→ ENTRIES
********************

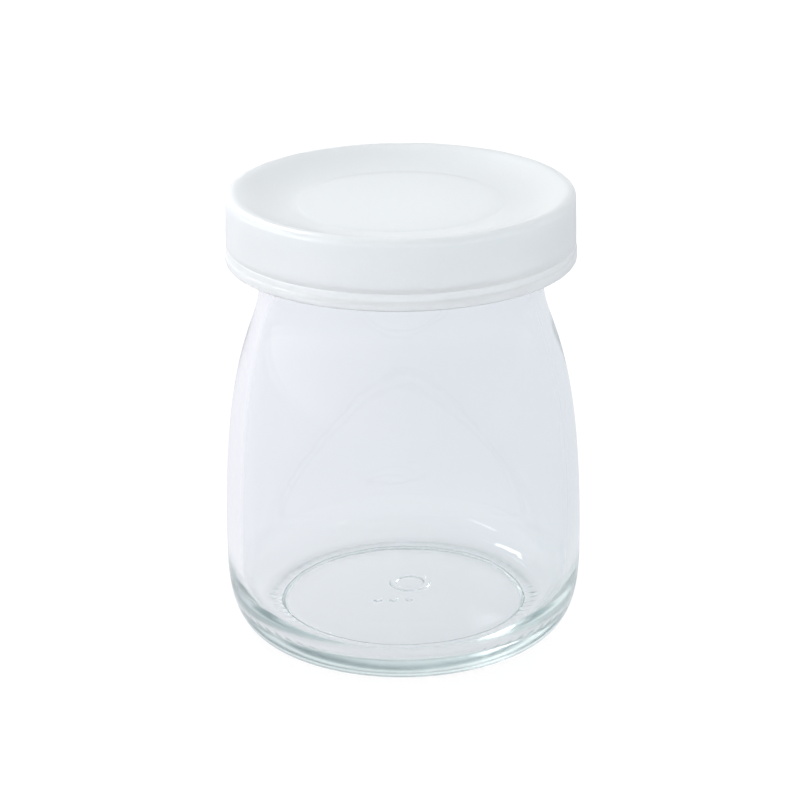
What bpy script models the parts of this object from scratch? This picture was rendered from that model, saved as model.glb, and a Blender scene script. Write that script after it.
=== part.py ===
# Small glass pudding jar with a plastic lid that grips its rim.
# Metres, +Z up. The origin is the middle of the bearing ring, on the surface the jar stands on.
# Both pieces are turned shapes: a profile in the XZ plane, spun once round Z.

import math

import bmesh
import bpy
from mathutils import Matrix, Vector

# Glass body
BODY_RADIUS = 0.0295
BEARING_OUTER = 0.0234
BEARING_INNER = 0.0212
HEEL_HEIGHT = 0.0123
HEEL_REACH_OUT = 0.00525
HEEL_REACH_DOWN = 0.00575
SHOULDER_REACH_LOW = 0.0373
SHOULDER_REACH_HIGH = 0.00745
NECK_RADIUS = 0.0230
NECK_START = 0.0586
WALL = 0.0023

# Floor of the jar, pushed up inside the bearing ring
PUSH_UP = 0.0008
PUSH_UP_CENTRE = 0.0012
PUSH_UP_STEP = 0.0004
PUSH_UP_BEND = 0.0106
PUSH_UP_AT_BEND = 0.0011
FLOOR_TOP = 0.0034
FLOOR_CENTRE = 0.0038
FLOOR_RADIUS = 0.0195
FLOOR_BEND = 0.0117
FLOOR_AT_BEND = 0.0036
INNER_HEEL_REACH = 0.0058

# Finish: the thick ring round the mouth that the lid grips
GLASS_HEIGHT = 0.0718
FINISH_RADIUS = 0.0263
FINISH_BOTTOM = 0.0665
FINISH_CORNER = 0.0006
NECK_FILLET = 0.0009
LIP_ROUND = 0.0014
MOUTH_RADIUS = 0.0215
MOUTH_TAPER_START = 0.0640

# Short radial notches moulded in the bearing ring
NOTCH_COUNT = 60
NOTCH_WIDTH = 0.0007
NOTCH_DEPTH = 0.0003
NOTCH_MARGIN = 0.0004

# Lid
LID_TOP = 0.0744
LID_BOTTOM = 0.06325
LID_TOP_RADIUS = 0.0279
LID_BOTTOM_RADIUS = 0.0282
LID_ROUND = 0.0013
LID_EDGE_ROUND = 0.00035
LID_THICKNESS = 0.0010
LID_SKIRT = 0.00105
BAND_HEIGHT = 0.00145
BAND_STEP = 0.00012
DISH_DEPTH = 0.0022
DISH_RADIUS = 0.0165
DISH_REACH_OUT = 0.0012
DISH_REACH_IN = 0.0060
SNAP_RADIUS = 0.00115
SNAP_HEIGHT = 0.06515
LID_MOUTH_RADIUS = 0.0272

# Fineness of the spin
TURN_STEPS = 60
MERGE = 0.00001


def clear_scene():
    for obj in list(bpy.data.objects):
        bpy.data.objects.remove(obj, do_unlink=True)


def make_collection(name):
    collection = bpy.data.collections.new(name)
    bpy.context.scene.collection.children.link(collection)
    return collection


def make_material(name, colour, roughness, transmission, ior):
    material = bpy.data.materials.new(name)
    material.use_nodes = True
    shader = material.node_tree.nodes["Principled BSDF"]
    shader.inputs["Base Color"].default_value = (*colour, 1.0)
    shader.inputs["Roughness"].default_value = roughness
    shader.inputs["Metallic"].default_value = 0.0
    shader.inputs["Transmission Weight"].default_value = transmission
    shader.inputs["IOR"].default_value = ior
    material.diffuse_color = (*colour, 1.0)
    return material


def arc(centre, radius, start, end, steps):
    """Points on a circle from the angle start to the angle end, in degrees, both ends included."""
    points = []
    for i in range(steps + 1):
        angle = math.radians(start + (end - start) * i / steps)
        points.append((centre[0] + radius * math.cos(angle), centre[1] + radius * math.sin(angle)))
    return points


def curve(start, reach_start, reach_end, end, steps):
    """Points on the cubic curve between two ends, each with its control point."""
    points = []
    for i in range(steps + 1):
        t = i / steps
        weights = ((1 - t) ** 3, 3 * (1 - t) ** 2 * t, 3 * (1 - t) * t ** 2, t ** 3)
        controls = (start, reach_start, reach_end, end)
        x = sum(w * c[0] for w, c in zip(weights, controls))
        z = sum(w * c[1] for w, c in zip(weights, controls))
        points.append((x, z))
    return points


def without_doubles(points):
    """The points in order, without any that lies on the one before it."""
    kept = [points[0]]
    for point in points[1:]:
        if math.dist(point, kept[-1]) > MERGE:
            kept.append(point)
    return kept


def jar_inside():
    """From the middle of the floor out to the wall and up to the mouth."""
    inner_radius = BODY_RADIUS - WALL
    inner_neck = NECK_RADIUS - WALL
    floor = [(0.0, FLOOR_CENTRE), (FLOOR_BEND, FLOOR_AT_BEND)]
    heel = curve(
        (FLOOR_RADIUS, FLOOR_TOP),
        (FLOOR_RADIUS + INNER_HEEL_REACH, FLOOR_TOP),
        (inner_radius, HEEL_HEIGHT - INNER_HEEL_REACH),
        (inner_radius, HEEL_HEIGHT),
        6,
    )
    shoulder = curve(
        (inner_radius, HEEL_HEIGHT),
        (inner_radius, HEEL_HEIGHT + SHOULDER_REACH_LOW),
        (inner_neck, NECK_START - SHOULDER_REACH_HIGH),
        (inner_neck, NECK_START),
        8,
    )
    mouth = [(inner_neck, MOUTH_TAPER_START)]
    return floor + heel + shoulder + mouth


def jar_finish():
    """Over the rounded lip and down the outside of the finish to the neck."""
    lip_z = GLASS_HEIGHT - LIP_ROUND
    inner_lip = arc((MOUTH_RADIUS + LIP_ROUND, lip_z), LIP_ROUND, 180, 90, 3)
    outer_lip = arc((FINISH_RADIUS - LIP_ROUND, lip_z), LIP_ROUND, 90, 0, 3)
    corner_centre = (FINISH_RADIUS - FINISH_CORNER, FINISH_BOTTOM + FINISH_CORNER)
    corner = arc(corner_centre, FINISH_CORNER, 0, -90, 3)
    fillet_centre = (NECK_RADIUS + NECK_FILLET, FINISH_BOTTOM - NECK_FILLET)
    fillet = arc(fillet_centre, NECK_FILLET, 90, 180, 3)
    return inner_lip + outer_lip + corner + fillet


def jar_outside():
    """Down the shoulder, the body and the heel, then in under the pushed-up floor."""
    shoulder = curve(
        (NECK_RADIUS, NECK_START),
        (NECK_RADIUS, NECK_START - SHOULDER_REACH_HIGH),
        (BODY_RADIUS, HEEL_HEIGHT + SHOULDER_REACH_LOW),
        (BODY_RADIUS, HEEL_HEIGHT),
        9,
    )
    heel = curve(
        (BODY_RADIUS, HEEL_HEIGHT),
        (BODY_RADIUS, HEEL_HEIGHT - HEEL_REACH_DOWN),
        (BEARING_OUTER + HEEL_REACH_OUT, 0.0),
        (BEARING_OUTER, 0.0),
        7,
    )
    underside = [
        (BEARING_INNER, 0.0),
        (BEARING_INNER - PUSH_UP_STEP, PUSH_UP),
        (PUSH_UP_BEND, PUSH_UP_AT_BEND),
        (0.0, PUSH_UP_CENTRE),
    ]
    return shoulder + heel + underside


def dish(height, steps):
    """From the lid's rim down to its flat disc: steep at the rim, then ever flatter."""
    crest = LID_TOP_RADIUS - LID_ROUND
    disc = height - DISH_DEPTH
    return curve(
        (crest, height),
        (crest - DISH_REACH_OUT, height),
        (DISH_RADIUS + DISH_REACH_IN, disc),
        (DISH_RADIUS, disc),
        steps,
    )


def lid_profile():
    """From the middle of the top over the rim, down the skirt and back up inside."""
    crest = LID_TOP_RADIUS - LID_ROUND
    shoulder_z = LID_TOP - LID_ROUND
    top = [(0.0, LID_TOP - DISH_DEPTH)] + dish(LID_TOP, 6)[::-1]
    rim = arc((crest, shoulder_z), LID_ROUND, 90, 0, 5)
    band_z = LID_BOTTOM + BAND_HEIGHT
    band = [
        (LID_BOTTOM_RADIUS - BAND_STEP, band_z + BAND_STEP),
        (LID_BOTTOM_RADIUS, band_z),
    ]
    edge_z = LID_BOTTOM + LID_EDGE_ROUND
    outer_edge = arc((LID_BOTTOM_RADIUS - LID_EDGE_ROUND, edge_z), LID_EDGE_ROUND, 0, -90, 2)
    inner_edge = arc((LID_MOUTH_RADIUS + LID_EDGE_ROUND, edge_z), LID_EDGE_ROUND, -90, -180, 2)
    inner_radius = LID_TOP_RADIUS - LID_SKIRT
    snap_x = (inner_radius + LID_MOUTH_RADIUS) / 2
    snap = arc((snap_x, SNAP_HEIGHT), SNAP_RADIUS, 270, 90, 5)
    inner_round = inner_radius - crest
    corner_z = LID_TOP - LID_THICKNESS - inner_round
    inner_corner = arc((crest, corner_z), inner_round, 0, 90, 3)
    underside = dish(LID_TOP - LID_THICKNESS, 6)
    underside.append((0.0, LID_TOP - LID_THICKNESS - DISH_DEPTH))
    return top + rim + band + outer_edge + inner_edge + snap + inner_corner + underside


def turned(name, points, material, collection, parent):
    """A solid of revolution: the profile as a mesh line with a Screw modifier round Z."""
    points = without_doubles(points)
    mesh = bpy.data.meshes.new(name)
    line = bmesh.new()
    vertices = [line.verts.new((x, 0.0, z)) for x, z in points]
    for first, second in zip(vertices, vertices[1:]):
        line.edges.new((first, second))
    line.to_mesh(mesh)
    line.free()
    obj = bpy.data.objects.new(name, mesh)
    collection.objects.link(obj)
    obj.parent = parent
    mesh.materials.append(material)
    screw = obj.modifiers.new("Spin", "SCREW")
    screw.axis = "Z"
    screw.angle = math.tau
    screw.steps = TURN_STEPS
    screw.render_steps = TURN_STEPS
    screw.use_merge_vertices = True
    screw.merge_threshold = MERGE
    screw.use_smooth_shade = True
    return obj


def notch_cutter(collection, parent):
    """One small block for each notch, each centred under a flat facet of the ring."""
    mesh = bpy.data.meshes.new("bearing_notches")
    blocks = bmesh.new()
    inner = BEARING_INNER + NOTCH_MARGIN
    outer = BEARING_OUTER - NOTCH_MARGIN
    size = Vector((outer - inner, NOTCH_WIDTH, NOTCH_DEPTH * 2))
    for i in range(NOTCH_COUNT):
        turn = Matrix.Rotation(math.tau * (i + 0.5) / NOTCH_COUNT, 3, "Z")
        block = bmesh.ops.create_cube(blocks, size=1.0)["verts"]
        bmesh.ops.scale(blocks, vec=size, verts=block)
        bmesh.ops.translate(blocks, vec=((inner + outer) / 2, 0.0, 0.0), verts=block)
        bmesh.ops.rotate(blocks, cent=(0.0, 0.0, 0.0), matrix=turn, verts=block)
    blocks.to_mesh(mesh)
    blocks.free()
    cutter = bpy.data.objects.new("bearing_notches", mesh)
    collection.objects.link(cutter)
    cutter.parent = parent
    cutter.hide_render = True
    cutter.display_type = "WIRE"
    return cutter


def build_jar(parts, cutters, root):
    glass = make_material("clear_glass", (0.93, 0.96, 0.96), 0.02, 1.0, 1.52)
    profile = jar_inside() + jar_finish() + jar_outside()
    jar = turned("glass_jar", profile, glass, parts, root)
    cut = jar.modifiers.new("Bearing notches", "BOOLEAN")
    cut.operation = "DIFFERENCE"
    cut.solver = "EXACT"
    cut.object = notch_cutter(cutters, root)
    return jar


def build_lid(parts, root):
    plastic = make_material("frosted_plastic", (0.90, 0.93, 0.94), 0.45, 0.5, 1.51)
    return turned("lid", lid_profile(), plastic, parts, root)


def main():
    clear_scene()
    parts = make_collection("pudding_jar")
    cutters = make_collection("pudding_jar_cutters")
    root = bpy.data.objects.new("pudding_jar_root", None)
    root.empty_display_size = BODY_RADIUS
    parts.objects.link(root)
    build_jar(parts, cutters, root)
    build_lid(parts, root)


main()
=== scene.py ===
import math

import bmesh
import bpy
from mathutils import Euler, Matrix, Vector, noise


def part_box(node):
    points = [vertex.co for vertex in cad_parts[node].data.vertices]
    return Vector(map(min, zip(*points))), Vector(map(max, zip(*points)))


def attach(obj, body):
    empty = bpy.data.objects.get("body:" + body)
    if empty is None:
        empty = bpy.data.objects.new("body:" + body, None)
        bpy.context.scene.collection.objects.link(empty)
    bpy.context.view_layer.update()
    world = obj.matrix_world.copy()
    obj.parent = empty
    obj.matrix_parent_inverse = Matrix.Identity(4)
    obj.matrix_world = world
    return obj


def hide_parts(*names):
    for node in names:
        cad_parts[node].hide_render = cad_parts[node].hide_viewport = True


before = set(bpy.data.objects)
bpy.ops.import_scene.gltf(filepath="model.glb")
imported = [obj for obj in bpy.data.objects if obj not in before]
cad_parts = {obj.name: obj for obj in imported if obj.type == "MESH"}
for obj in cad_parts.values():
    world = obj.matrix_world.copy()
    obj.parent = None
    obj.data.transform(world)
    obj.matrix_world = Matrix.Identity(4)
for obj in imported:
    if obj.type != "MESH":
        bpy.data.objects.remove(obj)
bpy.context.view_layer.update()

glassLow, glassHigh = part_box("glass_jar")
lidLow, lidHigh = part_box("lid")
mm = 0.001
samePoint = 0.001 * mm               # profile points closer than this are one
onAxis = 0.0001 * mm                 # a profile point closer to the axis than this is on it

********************

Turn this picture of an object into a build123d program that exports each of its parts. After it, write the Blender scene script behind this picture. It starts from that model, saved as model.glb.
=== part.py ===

********************

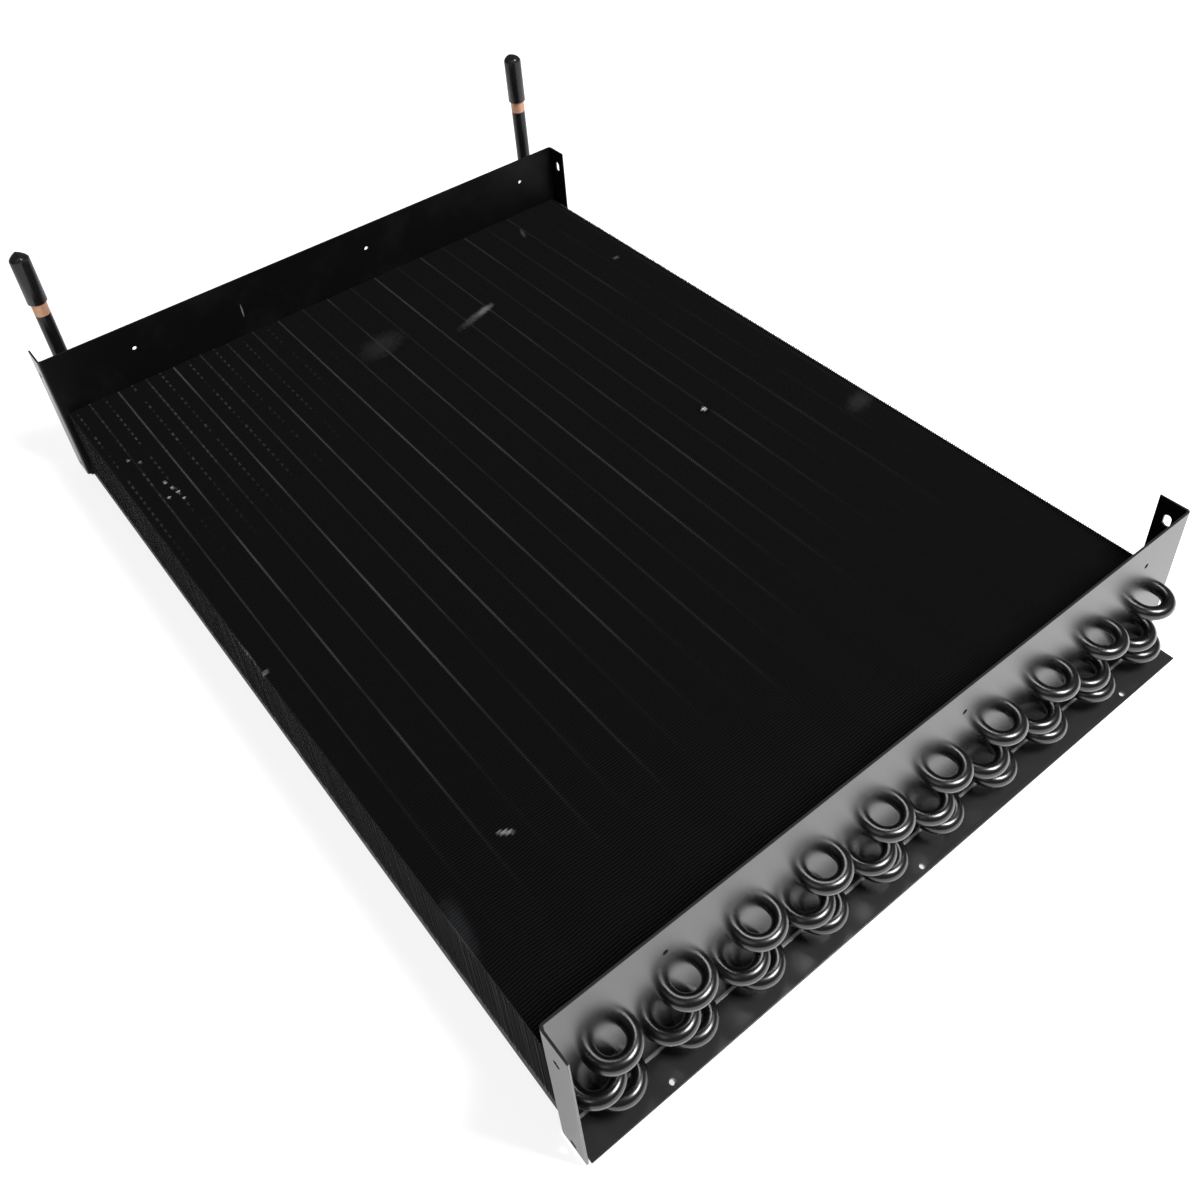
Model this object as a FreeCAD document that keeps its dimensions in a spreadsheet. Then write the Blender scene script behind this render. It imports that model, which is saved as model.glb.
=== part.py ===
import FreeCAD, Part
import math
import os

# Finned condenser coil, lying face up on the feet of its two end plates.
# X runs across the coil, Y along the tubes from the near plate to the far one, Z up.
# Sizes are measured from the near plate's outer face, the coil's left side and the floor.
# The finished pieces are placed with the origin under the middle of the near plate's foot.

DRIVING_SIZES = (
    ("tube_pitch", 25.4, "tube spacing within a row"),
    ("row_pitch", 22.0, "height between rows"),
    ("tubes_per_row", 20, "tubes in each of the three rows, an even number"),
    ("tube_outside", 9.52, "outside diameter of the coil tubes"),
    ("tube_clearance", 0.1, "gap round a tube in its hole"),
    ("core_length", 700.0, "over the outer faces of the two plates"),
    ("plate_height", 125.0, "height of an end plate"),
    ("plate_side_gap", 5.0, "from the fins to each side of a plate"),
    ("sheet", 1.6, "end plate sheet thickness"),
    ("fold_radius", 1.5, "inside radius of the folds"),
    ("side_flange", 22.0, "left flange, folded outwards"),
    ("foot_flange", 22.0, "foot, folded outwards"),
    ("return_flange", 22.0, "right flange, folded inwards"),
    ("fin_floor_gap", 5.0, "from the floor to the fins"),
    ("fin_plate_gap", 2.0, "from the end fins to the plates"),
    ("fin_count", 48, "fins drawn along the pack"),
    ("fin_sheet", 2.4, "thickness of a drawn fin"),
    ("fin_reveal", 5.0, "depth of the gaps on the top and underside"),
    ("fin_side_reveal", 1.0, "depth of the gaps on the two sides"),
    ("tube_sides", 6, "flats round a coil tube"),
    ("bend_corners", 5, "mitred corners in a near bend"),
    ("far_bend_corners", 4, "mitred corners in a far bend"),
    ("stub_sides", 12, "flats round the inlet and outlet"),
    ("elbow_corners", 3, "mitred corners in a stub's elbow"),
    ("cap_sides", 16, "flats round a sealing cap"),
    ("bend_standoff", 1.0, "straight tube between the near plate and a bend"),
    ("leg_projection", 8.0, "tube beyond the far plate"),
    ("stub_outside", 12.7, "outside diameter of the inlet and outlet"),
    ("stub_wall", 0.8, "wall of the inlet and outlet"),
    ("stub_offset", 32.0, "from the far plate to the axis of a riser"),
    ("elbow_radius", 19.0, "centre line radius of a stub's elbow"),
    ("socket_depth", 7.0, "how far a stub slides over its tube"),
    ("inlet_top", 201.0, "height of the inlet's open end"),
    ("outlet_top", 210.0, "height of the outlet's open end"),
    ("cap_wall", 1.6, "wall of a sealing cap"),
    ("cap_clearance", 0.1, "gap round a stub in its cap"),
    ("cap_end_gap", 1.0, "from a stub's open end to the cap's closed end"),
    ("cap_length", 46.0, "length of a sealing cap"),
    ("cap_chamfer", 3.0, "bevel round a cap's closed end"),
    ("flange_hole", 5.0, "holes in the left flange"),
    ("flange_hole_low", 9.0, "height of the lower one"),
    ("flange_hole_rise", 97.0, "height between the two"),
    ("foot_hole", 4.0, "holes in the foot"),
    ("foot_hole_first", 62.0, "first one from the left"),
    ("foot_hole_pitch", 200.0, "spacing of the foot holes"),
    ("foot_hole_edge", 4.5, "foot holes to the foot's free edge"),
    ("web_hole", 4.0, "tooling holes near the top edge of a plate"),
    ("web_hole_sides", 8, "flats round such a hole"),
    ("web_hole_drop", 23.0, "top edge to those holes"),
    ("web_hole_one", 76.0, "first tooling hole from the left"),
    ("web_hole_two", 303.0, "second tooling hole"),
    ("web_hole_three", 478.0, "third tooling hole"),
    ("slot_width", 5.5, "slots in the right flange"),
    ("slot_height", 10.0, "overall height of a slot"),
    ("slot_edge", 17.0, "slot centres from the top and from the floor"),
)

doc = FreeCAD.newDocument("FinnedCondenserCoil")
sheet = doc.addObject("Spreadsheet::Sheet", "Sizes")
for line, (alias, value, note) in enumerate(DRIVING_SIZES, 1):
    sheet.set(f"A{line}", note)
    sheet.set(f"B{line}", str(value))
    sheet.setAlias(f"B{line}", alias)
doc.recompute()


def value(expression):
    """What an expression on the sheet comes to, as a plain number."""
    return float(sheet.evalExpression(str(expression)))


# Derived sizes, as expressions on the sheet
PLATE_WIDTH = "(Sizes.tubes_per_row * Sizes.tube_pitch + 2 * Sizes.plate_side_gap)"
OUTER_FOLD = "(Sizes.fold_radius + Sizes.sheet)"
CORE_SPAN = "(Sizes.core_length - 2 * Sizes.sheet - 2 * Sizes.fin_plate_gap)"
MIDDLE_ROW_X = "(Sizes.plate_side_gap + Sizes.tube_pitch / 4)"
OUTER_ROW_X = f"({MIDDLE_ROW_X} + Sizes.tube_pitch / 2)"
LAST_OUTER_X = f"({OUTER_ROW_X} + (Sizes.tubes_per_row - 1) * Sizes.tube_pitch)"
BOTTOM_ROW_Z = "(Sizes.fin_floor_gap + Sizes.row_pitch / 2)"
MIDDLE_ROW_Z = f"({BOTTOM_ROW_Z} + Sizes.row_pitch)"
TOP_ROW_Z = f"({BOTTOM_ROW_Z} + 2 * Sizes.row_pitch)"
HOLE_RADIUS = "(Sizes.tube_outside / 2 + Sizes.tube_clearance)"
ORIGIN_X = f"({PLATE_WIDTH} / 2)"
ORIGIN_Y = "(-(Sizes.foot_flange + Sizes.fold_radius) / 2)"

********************

→ GOAL
Look above for the line containing "cut.object = notch_cutter(cutters, root)". Output from there through the line containing "before = set(bpy.data.objects)", exactly and inclusively.

→ THE COMPLETED TASK
    cut.object = notch_cutter(cutters, root)
    return jar


def build_lid(parts, root):
    plastic = make_material("frosted_plastic", (0.90, 0.93, 0.94), 0.45, 0.5, 1.51)
    return turned("lid", lid_profile(), plastic, parts, root)


def main():
    clear_scene()
    parts = make_collection("pudding_jar")
    cutters = make_collection("pudding_jar_cutters")
    root = bpy.data.objects.new("pudding_jar_root", None)
    root.empty_display_size = BODY_RADIUS
    parts.objects.link(root)
    build_jar(parts, cutters, root)
    build_lid(parts, root)


main()
=== scene.py ===
import math

import bmesh
import bpy
from mathutils import Euler, Matrix, Vector, noise


def part_box(node):
    points = [vertex.co for vertex in cad_parts[node].data.vertices]
    return Vector(map(min, zip(*points))), Vector(map(max, zip(*points)))


def attach(obj, body):
    empty = bpy.data.objects.get("body:" + body)
    if empty is None:
        empty = bpy.data.objects.new("body:" + body, None)
        bpy.context.scene.collection.objects.link(empty)
    bpy.context.view_layer.update()
    world = obj.matrix_world.copy()
    obj.parent = empty
    obj.matrix_parent_inverse = Matrix.Identity(4)
    obj.matrix_world = world
    return obj


def hide_parts(*names):
    for node in names:
        cad_parts[node].hide_render = cad_parts[node].hide_viewport = True


before = set(bpy.data.objects)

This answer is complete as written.